→ **REQUIRED WORK**
Review the lines that follow and copy each one that contains the word "shows".

::::::

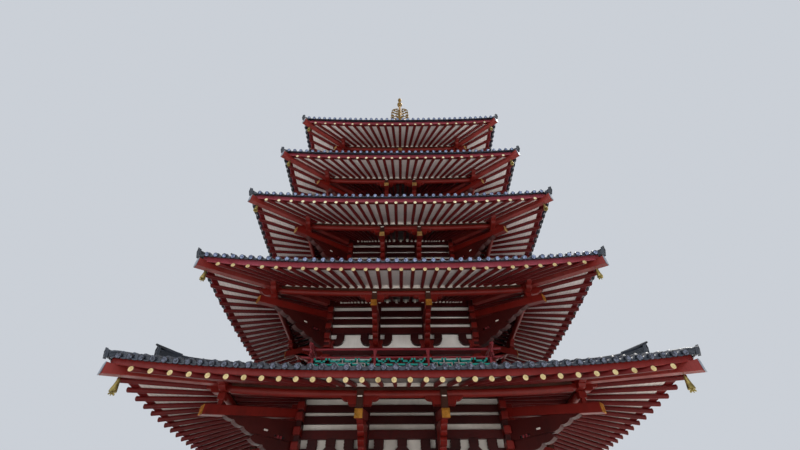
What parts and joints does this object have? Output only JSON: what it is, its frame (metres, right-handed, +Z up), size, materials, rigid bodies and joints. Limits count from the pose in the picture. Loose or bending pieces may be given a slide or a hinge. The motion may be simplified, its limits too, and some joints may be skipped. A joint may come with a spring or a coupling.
{
  "type": "five-storey pagoda",
  "caption": "Timber pagoda on a stone podium: curved tiled roofs on bracketed eaves, railed upper storeys and a gilded ring finial.",
  "frame": {"origin": "on the ground under the centre of the podium", "axes": "+Z up along the heart pillar, -Y towards the front steps, +X to the right seen from the front"},
  "size_m": [16.7298, 16.7298, 39.2],
  "materials": {
    "stone": "dressed granite",
    "plaster": "matt lime plaster",
    "vermilion": "vermilion paint",
    "door_red": "vermilion paint",
    "roof_tile": "smoked clay",
    "railing_red": "vermilion paint",
    "cypress": "planed cypress",
    "gilt": "gilded bronze"
  },
  "bodies": {
    "root": {"stone_podium": "stone", "podium_steps_front": "stone", "door_front": "door_red", "podium_steps_right": "stone", "door_right": "door_red", "podium_steps_back": "stone", "door_back": "door_red", "podium_steps_left": "stone", "door_left": "door_red", "storey_1_walls": "plaster", "storey_1_timber_frame": "vermilion", "storey_1_brackets": "vermilion", "corner_rafters_1": "vermilion", "eaves_1": "vermilion", "roof_tiles_1": "roof_tile", "storey_2_walls": "plaster", "storey_2_timber_frame": "vermilion", "storey_2_brackets": "vermilion", "corner_rafters_2": "vermilion", "eaves_2": "vermilion", "roof_tiles_2": "roof_tile", "storey_2_railing": "railing_red", "storey_3_walls": "plaster", "storey_3_timber_frame": "vermilion", "storey_3_brackets": "vermilion", "corner_rafters_3": "vermilion", "eaves_3": "vermilion", "roof_tiles_3": "roof_tile", "storey_3_railing": "railing_red", "storey_4_walls": "plaster", "storey_4_timber_frame": "vermilion", "storey_4_brackets": "vermilion", "corner_rafters_4": "vermilion", "eaves_4": "vermilion", "roof_tiles_4": "roof_tile", "storey_4_railing": "railing_red", "storey_5_walls": "plaster", "storey_5_timber_frame": "vermilion", "storey_5_brackets": "vermilion", "corner_rafters_5": "vermilion", "eaves_5": "vermilion", "roof_tiles_5": "roof_tile", "storey_5_railing": "railing_red", "heart_pillar": "cypress", "finial_base": "gilt", "finial_rings": "gilt", "water_flame": "gilt", "finial_jewels": "gilt"}
  },
  "joints": []
}
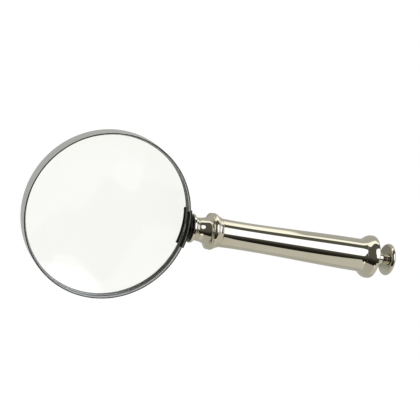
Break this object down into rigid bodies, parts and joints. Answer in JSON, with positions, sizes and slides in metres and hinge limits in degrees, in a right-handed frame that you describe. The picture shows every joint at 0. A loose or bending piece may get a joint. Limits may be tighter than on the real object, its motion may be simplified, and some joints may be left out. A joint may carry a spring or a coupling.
{
  "type": "hand magnifying glass",
  "caption": "Hand magnifier: round biconvex glass lens in a thin metal band rim, on a turned, polished metal handle with a bell neck, a flared end ferrule and a screw-on knob.",
  "frame": {"origin": "the lens's optical centre, halfway between the band's front and back edges", "axes": "+Z is the optical axis, out of the lens's front face; +X runs along the handle, from the lens to the knob"},
  "size_m": [0.2421, 0.1016, 0.0272],
  "materials": {
    "lens_glass": "clear polished optical glass, faintly green at the edge",
    "rim_nickel": "plain nickel plate, slightly dulled",
    "ring_wire": "drawn spring wire",
    "saddle_black": "chemically blackened steel, semi-gloss",
    "rod_steel": "zinc-plated threaded rod",
    "handle_nickel": "bright warm nickel plate on turned brass",
    "tube_nickel": "bright warm nickel plate on drawn tube",
    "bush_brass": "as turned",
    "washer_steel": "dark spring steel"
  },
  "bodies": {
    "magnifier": {"lens": "lens_glass", "rim_band": "rim_nickel", "lens_seat_ring": "ring_wire", "lens_snap_ring": "ring_wire", "rim_saddle": "saddle_black", "saddle_boss": "saddle_black", "saddle_rivets": "saddle_black", "tie_rod": "rod_steel", "base_disc": "handle_nickel", "neck_bead": "handle_nickel", "bell_cup": "handle_nickel", "lock_nut": "rod_steel", "bead_ring": "handle_nickel", "step_ring": "handle_nickel", "handle_tube": "tube_nickel", "front_bush": "bush_brass", "rear_bush": "bush_brass", "end_ferrule": "handle_nickel", "pommel_collar": "handle_nickel"},
    "washer": {"pommel_washer": "washer_steel"},
    "pommel": {"pommel_knob": "handle_nickel"}
  },
  "joints": [
    {"name": "pommel_travel", "type": "slide", "parent": "magnifier", "child": "washer", "axis": [1, 0, 0], "range_m": [0, 0.00351]},
    {"name": "pommel_turn", "type": "hinge", "parent": "washer", "child": "pommel", "pos_m": [0.188, 0, 0], "axis": [1, 0, 0], "range_deg": [0, 1800]}
  ],
  "couplings": [
    {"joint": "pommel_travel", "follows": "pommel_turn", "m_per_rad": 0.00011141}
  ]
}
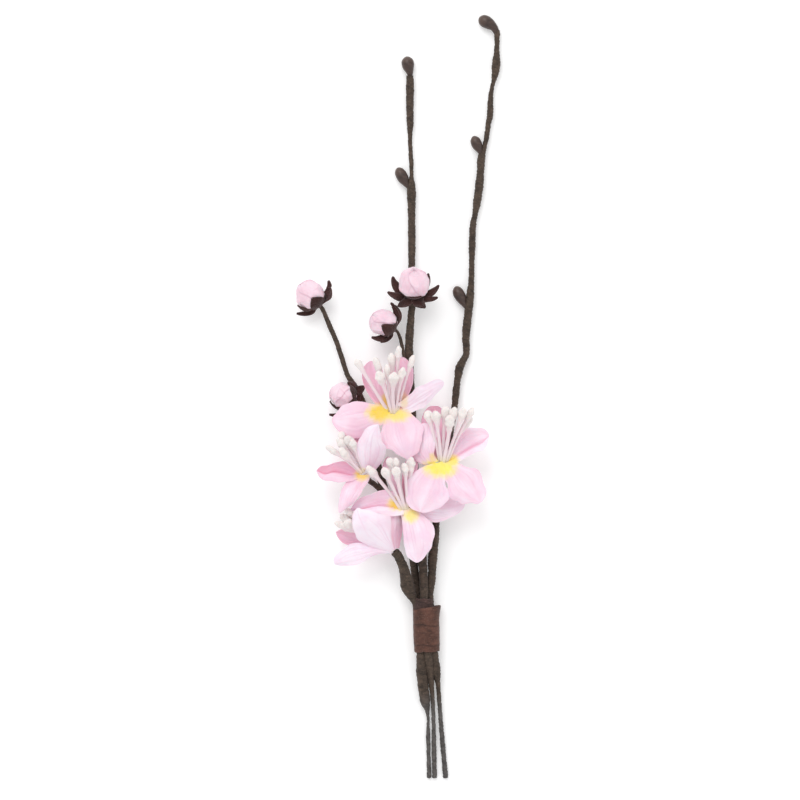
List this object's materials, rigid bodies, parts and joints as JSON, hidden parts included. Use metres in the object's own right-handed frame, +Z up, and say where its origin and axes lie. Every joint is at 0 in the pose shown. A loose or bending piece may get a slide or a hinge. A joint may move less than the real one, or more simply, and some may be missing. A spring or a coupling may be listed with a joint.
{
  "type": "paper cherry blossom sprig",
  "caption": "Cut sprig of paper cherry blossom with pink petals, yellow centres, pip stamens and closed buds on tape-wrapped wire twigs, bound above its wire tails.",
  "frame": {"origin": "middle of the sprig's outline seen from above, at the height of the surface it lies on", "axes": "+Y from the cut wire tails to the twig tips, +X across the sprig to the right when seen from above, +Z up out of the surface"},
  "size_m": [0.0688, 0.2548, 0.022],
  "materials": {
    "petal": "matte tissue paper, pink, yellow at the foot",
    "stamen": "matte off-white stiffened thread with pip heads",
    "bud": "matte folded pink tissue",
    "calyx": "matte dark brown felt-like paper",
    "leaf_bud": "brown waxed paper, slight sheen",
    "stem_tape": "brown crepe floral tape wound in a spiral",
    "binding_tape": "reddish brown crepe tape in layers"
  },
  "bodies": {
    "root": {"left_twig": "stem_tape", "right_twig": "stem_tape", "bud_branch": "stem_tape", "upper_bud_stem": "stem_tape", "lower_bud_stem": "stem_tape", "top_flower_stem": "stem_tape", "top_flower_petal_front": "petal", "top_flower_petal_left": "petal", "top_flower_petal_right": "petal", "top_flower_petal_back_left": "petal", "top_flower_petal_back_right": "petal", "top_flower_stamens": "stamen", "right_flower_stem": "stem_tape", "right_flower_petal_front_left": "petal", "right_flower_petal_front_right": "petal", "right_flower_petal_left": "petal", "right_flower_petal_back": "petal", "right_flower_petal_right": "petal", "right_flower_stamens": "stamen", "left_flower_stem": "stem_tape", "left_flower_petal_upper_right": "petal", "left_flower_petal_lower": "petal", "left_flower_petal_left": "petal", "left_flower_petal_back_left": "petal", "left_flower_petal_back_right": "petal", "left_flower_stamens": "stamen", "middle_flower_stem": "stem_tape", "middle_flower_petal_front": "petal", "middle_flower_petal_right": "petal", "middle_flower_petal_left": "petal", "middle_flower_petal_back_left": "petal", "middle_flower_petal_back_right": "petal", "middle_flower_stamens": "stamen", "low_flower_stem": "stem_tape", "low_flower_petal_upper": "petal", "low_flower_petal_lower": "petal", "low_flower_petal_back": "petal", "low_flower_petal_top": "petal", "low_flower_petal_under": "petal", "low_flower_stamens": "stamen", "far_left_bud": "bud", "far_left_bud_calyx": "calyx", "near_left_bud": "bud", "near_left_bud_calyx": "calyx", "upper_bud": "bud", "upper_bud_calyx": "calyx", "lower_bud": "bud", "lower_bud_calyx": "calyx", "left_twig_tip_bud": "leaf_bud", "right_twig_tip_bud": "leaf_bud", "left_twig_side_bud": "leaf_bud", "right_twig_upper_side_bud": "leaf_bud", "right_twig_lower_side_bud": "leaf_bud", "binding_tape": "binding_tape"}
  },
  "joints": []
}
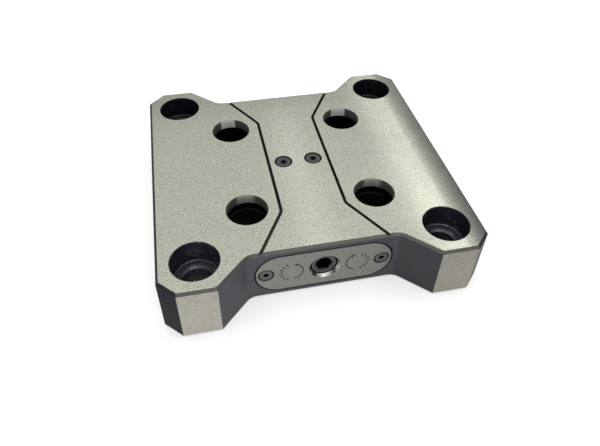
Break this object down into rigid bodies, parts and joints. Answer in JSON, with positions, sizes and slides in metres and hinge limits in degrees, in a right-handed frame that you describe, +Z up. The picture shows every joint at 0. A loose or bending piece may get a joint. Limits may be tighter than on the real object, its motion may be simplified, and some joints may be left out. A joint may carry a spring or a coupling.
{
  "type": "zero point adapter plate",
  "caption": "Square steel adapter plate with waisted ends: corner holes bolt it down, stud bores with two spindle-driven locking slides hold a fixture on top.",
  "frame": {"origin": "middle of the underside", "axes": "+Z up out of the top face, the oval cover with the drive spindle at -Y, +X to its right"},
  "size_m": [0.124, 0.124, 0.025],
  "materials": {
    "ground_steel": "fine ground top and lugs, blackened elsewhere",
    "blackened_steel": "blackened",
    "cover_steel": "matt, fine blasted",
    "screw_steel": "blackened",
    "spindle_steel": "blackened, turned",
    "hardened_steel": "hardened and ground",
    "bronze": "machined bearing bronze",
    "seal_rubber": "matt black",
    "gasket_sheet": "matt sheet"
  },
  "bodies": {
    "base": {"plate_body": "ground_steel", "bottom_cover": "blackened_steel", "bottom_cover_screws": "screw_steel", "left_guide_pad": "bronze", "right_guide_pad": "bronze", "guide_pad_screws": "screw_steel", "front_cover": "cover_steel", "cover_gasket": "gasket_sheet", "front_cover_screws": "screw_steel", "front_bush": "bronze", "spindle_seal": "seal_rubber", "rear_bush": "bronze", "centre_fork": "hardened_steel", "centre_fork_dowels": "hardened_steel", "centre_fork_screws": "screw_steel"},
    "spindle": {"drive_spindle": "spindle_steel"},
    "front_carriage": {"front_slide": "hardened_steel", "front_nut": "bronze"},
    "rear_carriage": {"rear_slide": "hardened_steel", "rear_nut": "bronze"}
  },
  "joints": [
    {"name": "spindle_turn", "type": "hinge", "parent": "base", "child": "spindle", "pos_m": [0, 0, 0.0125], "axis": [0, 1, 0], "range_deg": [0, 540]},
    {"name": "front_slide_travel", "type": "slide", "parent": "base", "child": "front_carriage", "axis": [0, -1, 0], "range_m": [0, 0.00225]},
    {"name": "rear_slide_travel", "type": "slide", "parent": "base", "child": "rear_carriage", "axis": [0, 1, 0], "range_m": [0, 0.00225]}
  ],
  "couplings": [
    {"joint": "spindle_turn", "follows": "front_slide_travel", "rad_per_m": 4188.8},
    {"joint": "rear_slide_travel", "follows": "front_slide_travel", "ratio": 1}
  ]
}
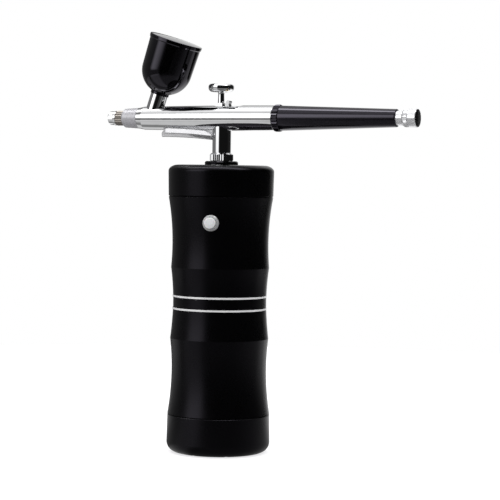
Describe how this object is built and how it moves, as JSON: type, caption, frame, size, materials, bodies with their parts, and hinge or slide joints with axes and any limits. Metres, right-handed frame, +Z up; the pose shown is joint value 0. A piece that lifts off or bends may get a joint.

::::::

→ **FINAL RESULT**
Break this object down into rigid bodies, parts and joints. Answer in JSON, with positions, sizes and slides in metres and hinge limits in degrees, in a right-handed frame that you describe. The picture shows every joint at 0. A loose or bending piece may get a joint. Limits may be tighter than on the real object, its motion may be simplified, and some joints may be left out. A joint may carry a spring or a coupling.
Break this object down into rigid bodies, parts and joints. Answer in JSON, with positions, sizes and slides in metres and hinge limits in degrees, in a right-handed frame that you describe, +Z up. The picture shows every joint at 0. A loose or bending piece may get a joint. Limits may be tighter than on the real object, its motion may be simplified, and some joints may be left out. A joint may carry a spring or a coupling.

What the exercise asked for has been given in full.